If you look at the word "recreation," you see the word "recreate," meaning “to be created again.” That's what recreation provides: restoration of your mind and a resetting that allows you to refocus on your work and draw new connections and insights that weren't there before.
Have you ever gotten a great idea while you were completing a routine or mundane task, such as taking a shower? This theory is why “shower thoughts” exist. When your mind is briefly “turned off” and not being constantly driven to make decisions and process new material, it's allowed to make deep connections within the brain that would normally not happen. If you haven't already had your own “shower thought,” I encourage you to try to not think about anything related to work for a while. Just let your mind wander, and you'll quickly see that you'll make new connections as new ideas come to your mind.

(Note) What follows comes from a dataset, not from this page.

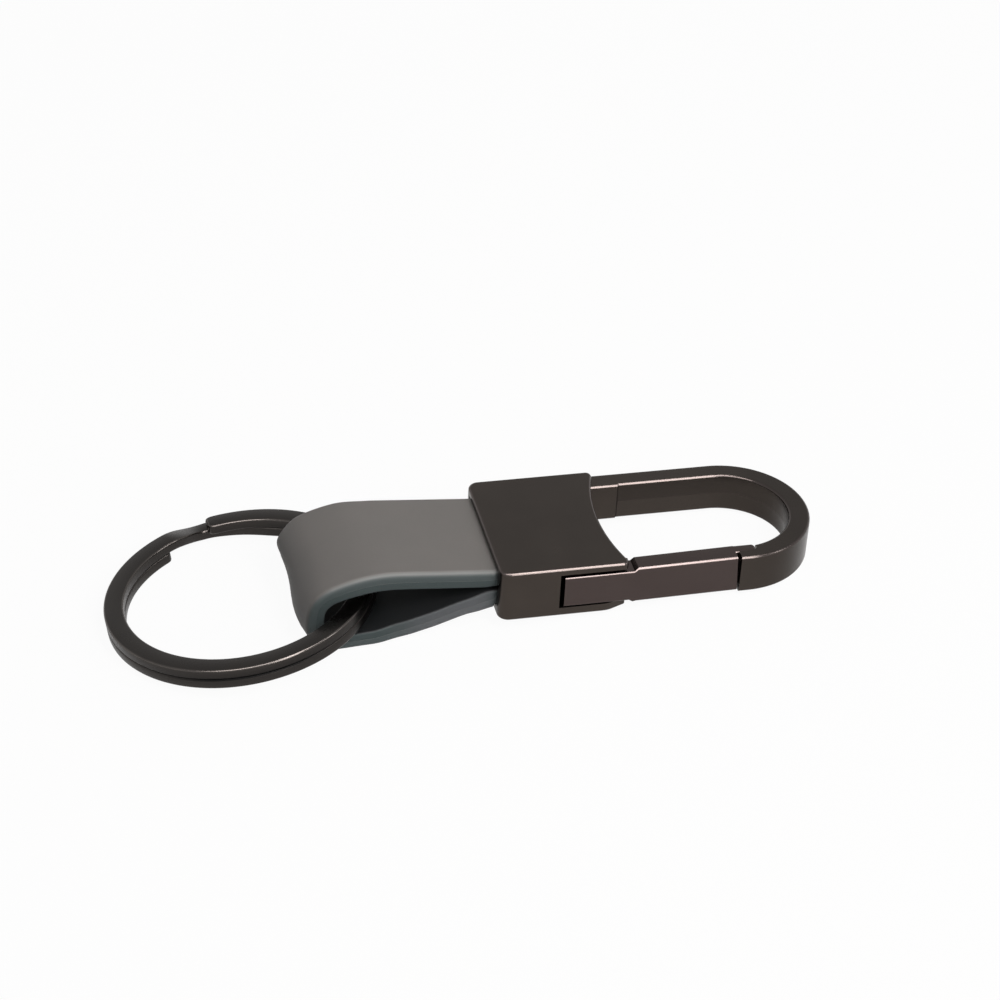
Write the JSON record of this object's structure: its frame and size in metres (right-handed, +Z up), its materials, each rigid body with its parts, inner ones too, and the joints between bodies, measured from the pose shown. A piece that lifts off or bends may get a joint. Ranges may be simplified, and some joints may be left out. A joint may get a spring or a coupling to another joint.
{
  "type": "belt key clip",
  "caption": "Cast spring-gate hook with a folded leather strap that carries a split ring for keys.",
  "frame": {"origin": "on the ground under the middle of the whole object as it lies", "axes": "+X from the split ring towards the hook's round end, +Y across, away from the gate, +Z up"},
  "size_m": [0.0898, 0.035, 0.0101],
  "materials": {
    "body_metal": "satin",
    "gate_metal": "satin",
    "pin_steel": "satin",
    "spring_steel": "satin",
    "strap_leather": "smooth, matt",
    "strap_lining": "smooth, matt",
    "ring_metal": "satin"
  },
  "bodies": {
    "clip": {"clip_body": "body_metal", "gate_pin": "pin_steel", "gate_spring": "spring_steel", "strap_leather": "strap_leather", "strap_lining": "strap_lining", "strap_pins": "pin_steel"},
    "gate": {"gate": "gate_metal"},
    "ring": {"split_ring": "ring_metal"}
  },
  "joints": [
    {"name": "gate_hinge", "type": "hinge", "parent": "clip", "child": "gate", "pos_m": [0.01277, -0.00991, 0.0048], "axis": [0.068, 0, 0.9977], "range_deg": [0, 25], "stiffness_Nm_per_rad": 0.03, "springref_deg": -28.65, "deforming": ["gate_spring"]},
    {"name": "ring_spin", "type": "hinge", "parent": "clip", "child": "ring", "pos_m": [-0.02791, -0.0005, 0.00293], "axis": [-0.0831, 0.0419, 0.9957], "continuous": true}
  ]
}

The next action step for procrastinators is to prioritize play. Look at your schedule and find a way to incorporate recreation. I use Google Calendar to plan out my life, and I schedule family time from 5 p.m. to 7 p.m. every evening, no exceptions. During this time, I have guilt-free play because I know that when the play is over, I feel refreshed and energized—like I can take on more work.
When you schedule play into your life, you look forward to the end of that time because it means that you get to work on the things that you enjoy. Scheduled play time also gives you motivation to work on difficult projects.
Whenever I have lots of projects going on in my life, I love to reward myself with video games. When I'm done playing a mindless video game for an hour, I feel recharged. My mind feels rested because I've just had some play and I didn't have to feel guilty about it.
It's a freeing sensation to know that your play is actually almost as important as your work. Take the time today to look at your schedule and prioritize the things that really matter in your life, such as your family.
One of the hosts of the great podcast "Career Tools" shared this analogy when comparing work and the rest of your life to your family: If you were to compare the sun and a yellow M&M and hold them up against each other in the sky, you would say that they have a lot of similarities. To your eye's perspective, the sun is actually the same size as a yellow M&M. They're both the same color and they can both move in the sky, albeit that you hold one in your hand.
But that's as far as the similarities go.
In this analogy, the sun represents your family. Your other responsibilities, including your health, your physical fitness, your mental growth, your self-development and your job, are represented by the yellow M&M. If you think your job is more important than the size of a yellow M&M in comparison to your family, I encourage you to talk to someone who just lost their job. Then, talk to someone who just lost their son or daughter. You'll see a clear difference between the 2.
Prioritize your play time, prioritize your family and take a little time to recreate every day so that you can go out and do your best work.